Best way to write "nested if" for different ranges

Question

I am going to write down this pseudocode in python:

if (i < .1):
   doX()
elif (i < .3):
   doY()
elif (i < .5):
    doZ()
.
.
else:
    doW()

The range of numbers may be 20, and each float number which shapes the constraints is read from a list.

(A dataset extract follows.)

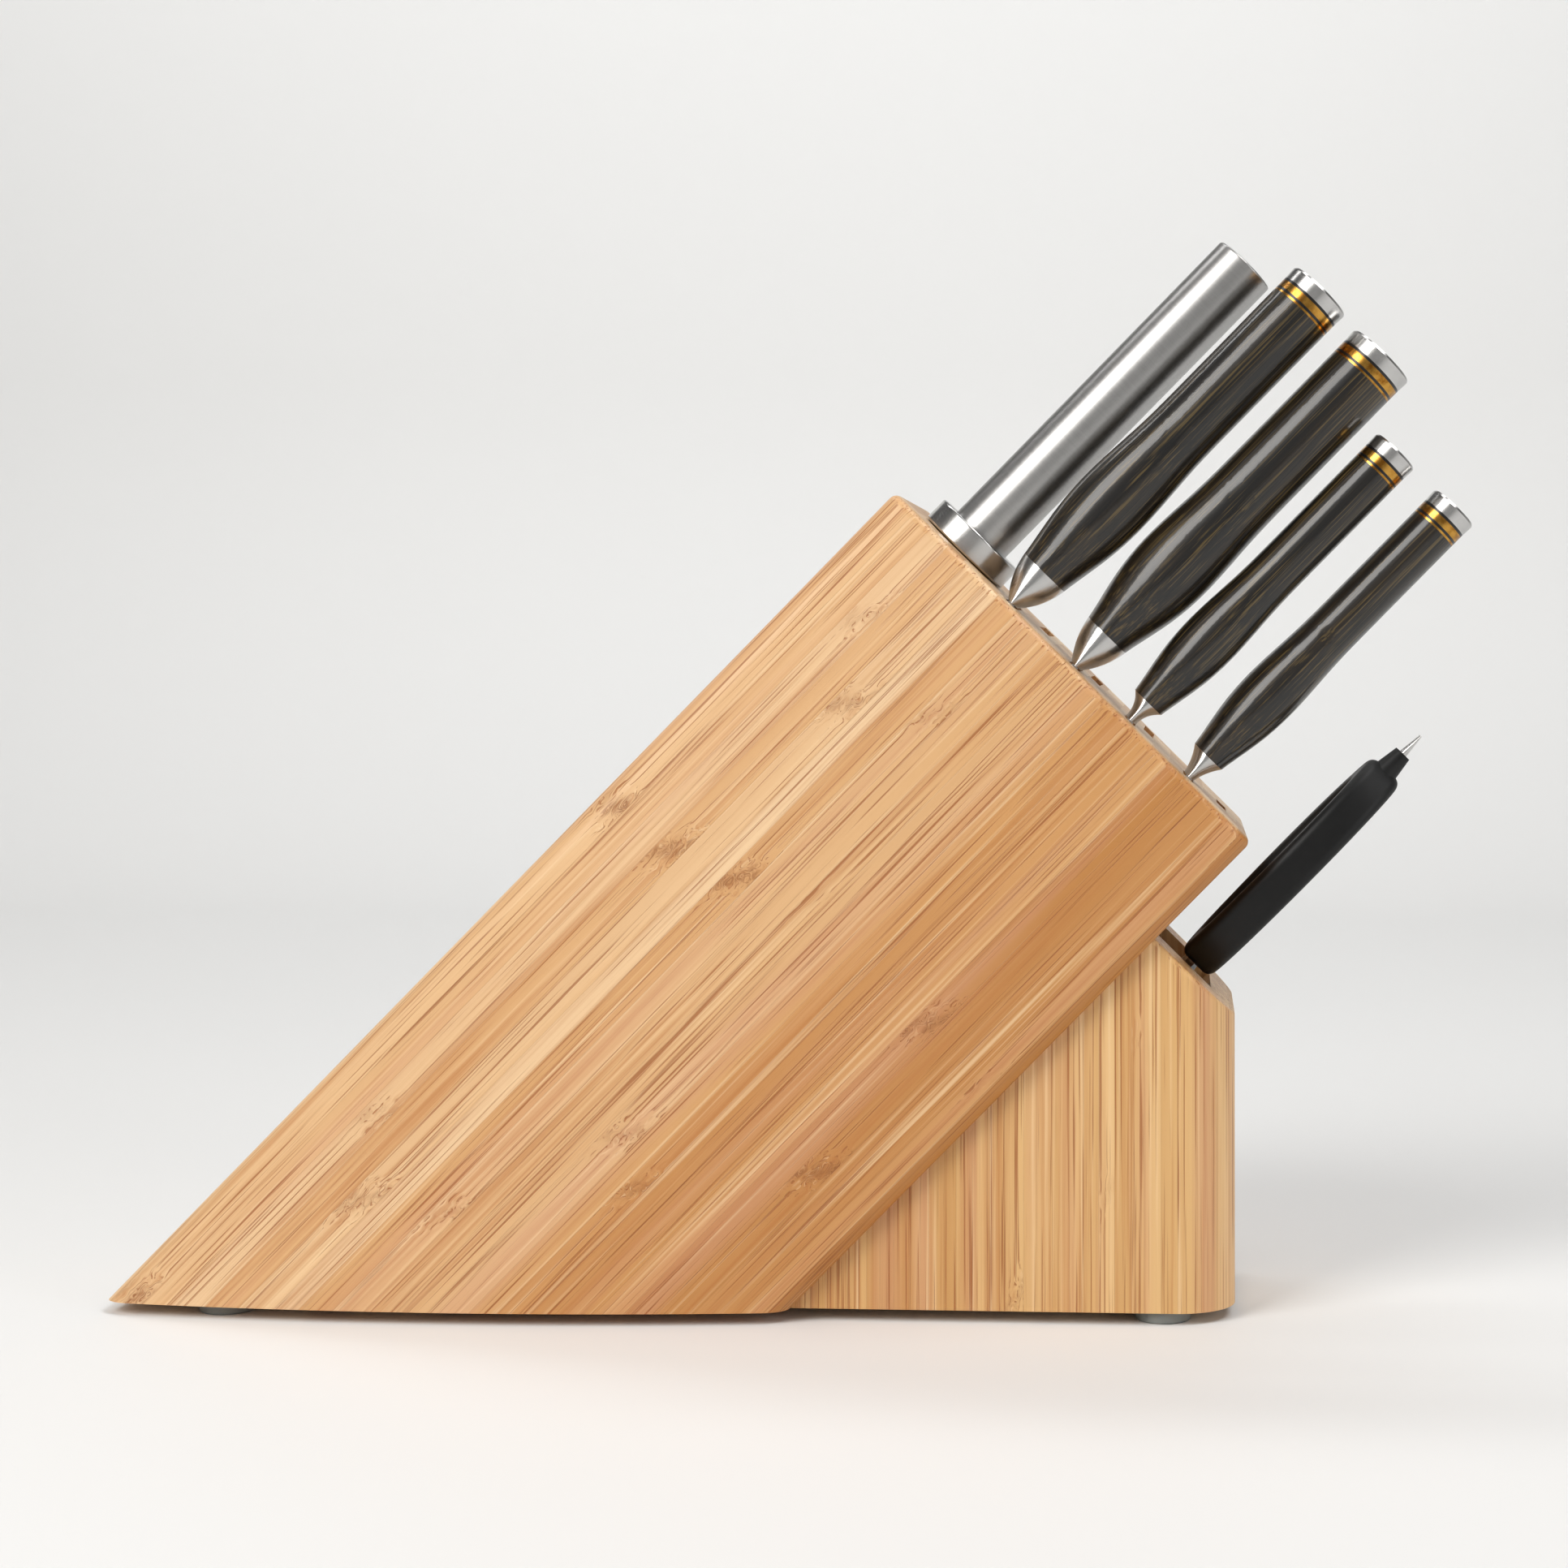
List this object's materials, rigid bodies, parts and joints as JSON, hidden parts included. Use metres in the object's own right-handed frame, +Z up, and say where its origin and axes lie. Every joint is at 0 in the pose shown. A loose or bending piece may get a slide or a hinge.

For the above example (shorter version), it is the list:

[0.1, 0.3, 0.5, 1]

Is there any pythonic way or a function which can do different functions for different associated ranges?

Answer 1

from bisect import *
a=[0.1, 0.3, 0.5, 1]
b=["a","b","c","d"]
print b[bisect_left(a,0.2)]

Answer 2

I suggest you to create the following dictionary with numbers as keys and functions as values:

d = {0.1:doX, 0.3:doY, 0.5:doZ, 1:doW}

Then use the following code:

for n,(k,f) in enumerate(sorted(d.items())):
    if (i < k) or (n == (len(d) - 1)):
        f()
        break

Answer 3

def a():
    print('a returned')

def b():
    print('b returned')

def c():
    print('c returned')

funcs = [a, b, c]

def sample_func(x, funcs=None):
    if x < 0:
        return None    
    thresholds = [.40, .60]

    for i, threshold in enumerate(thresholds):
        if x <= threshold:
            return funcs[i]()
    return funcs[len(thresholds)]()

sample_func(.1, funcs)

returns

a returned

sample_func(.65, funcs)

returns

c returned

Answer 4

Here's an answer that you should not use:

doX = lambda x: x + 1
doY = lambda x: x + 10
doZ = lambda x: x + 100
ranges    = [0.1, 0.3, 0.5, 1]
functions = [doX, doY, doZ]
answer = lambda x: [func(x) for (low, high), func in zip(zip(ranges[:-1],ranges[1:]), function) if low <= x < high][0]

The point is, that getting to fancy with it becomes unreadable. The if..elif..else is the "one-- and preferably only one --obvious way to do it.".